Deal structure and integration

Because of regulatory volatility, deal structures in this niche lean heavily on earn-outs. A typical 2026 structure is 60% cash at close with 40% tied to a two-year retention and revenue growth target. That protects the buyer if federal rescheduling or some other big change wipes out the complexity (and the pricing power) of the services.

That said, federal rescheduling could also be a huge tailwind. If cannabis gets rescheduled and 280E goes away, demand for cleanup work and transition advisory will spike. That lines up with 5 Accounting Firm M&A Predictions for 2026, where we argued regulatory shifts usually precede M&A booms.

The integration challenge

Culture will make or break this. Cannabis clients expect their accountants to be responsive, tech-savvy, and genuinely sympathetic to how stressful the industry is. Merging a laid-back traditional firm with a high-octane cannabis practice can be a disaster if you don't manage expectations on both sides.

Feature Generalist Firm Specialist Cannabis Firm
Tax Strategy Standard Deductions Aggressive COGS / 280E Mitigation
Inventory Periodic Counts Perpetual / Seed-to-Sale Reconciliation
Audit Risk High (due to misclassification) Low (defense-ready documentation)
Pricing Model Hourly / Annual Value-Based / Monthly Subscription

Frequently asked questions

Yes. Providing accounting and tax services to cannabis companies operating legally under state law is generally low risk for prosecution, and most state boards of accountancy have issued guidance allowing it. Buyers should still check with legal counsel about banking covenants and insurance policies that may restrict cannabis-related revenue.

2. How does Section 280E impact the valuation of the accounting firm itself?

Indirectly, through the health of the client base. 280E compresses client margins, which can mean cash flow problems for clients and bad debt for the firm. But the complexity of 280E is also what lets the firm charge higher fees. A firm that handles 280E well is worth more than one that doesn't.

3. What happens to these firms if cannabis is federally legalized?

If cannabis gets fully legalized and descheduled, 280E goes away. Some people worry that kills the need for specialists, but the industry would immediately face new complexity — federal excise taxes, FDA-style regulation. Demand for advisory services shifts rather than disappears.

4. What are the key metrics to track post-acquisition?

Beyond standard KPIs, track Compliance Score (accuracy of client state reporting) and Revenue per Client (which should be well above the industry average). For a full list, see The Ultimate Glossary of Accounting Firm Metrics, KPIs & Valuation Terms (2026 Edition).

5. Can I use SBA financing to buy a cannabis accounting firm?

It's a gray area. The SBA generally restricts loans to businesses with direct cannabis involvement (plant-touching).

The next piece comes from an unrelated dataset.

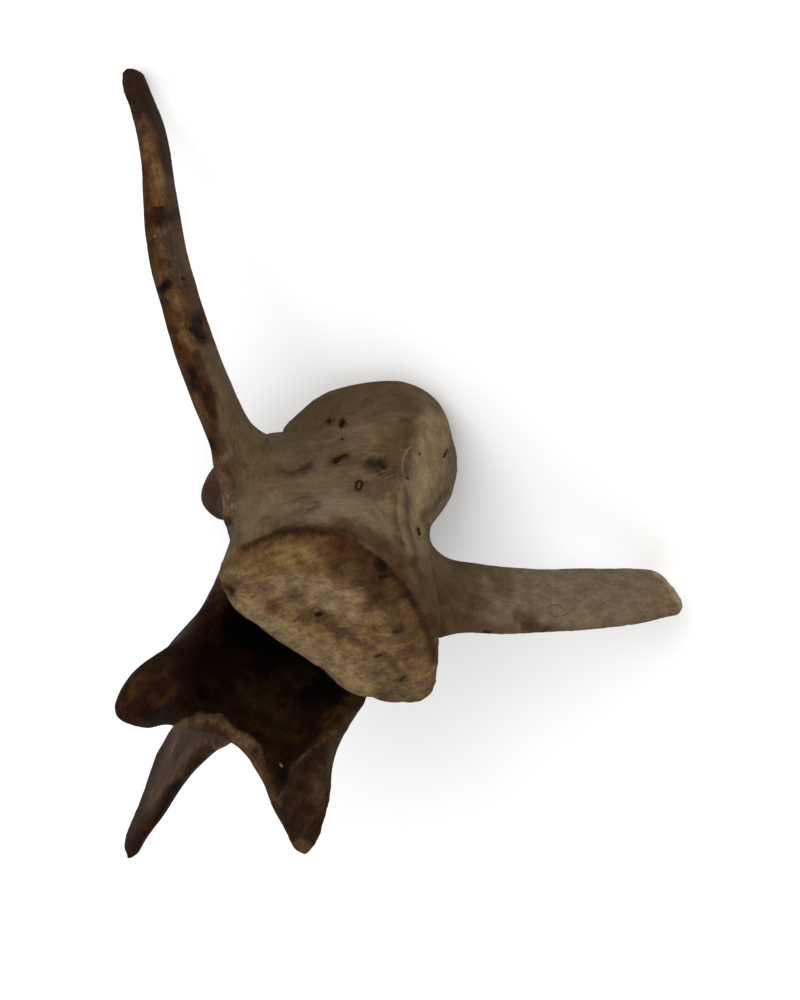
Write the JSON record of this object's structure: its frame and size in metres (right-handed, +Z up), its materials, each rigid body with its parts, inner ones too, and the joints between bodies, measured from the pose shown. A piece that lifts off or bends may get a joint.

Indirect businesses like accounting firms are usually eligible as long as they don't derive revenue from the sale of cannabis itself. Underwriting is strict and plenty of lenders still won't touch it. Private or seller financing is often more reliable in this niche.

6. How do I verify the quality of a firm's "Cannabis CFO" services?

Ask to see redacted monthly reporting packages. Real CFO work includes metrics like Cost per Gram, Yield per Square Foot, and Labor as % of Revenue. If the reporting is just a P&L and balance sheet, it's not CFO advisory.

7. What is the typical churn rate for cannabis accounting clients?

For specialist firms, churn should be very low — under 5%. It usually only happens when a client goes out of business or gets acquired. Voluntary churn above that is a red flag pointing to weak service or technical gaps.

Conclusion

Buying a cannabis accounting firm in 2026 is a bet on high-margin, sticky revenue in a sector that's still sorting itself out. The buyers who do well here are the ones who look past the hype and focus on the technical rigor of the practice. Validate the firm's handle on 280E, check that the tech stack actually talks to state compliance systems, and structure the deal to account for regulatory volatility.

As the market consolidates, the window to pick up premier boutique firms at reasonable multiples is narrowing. The firms that can handle both strict compliance and strategic growth are the ones I'd be trying to buy right now.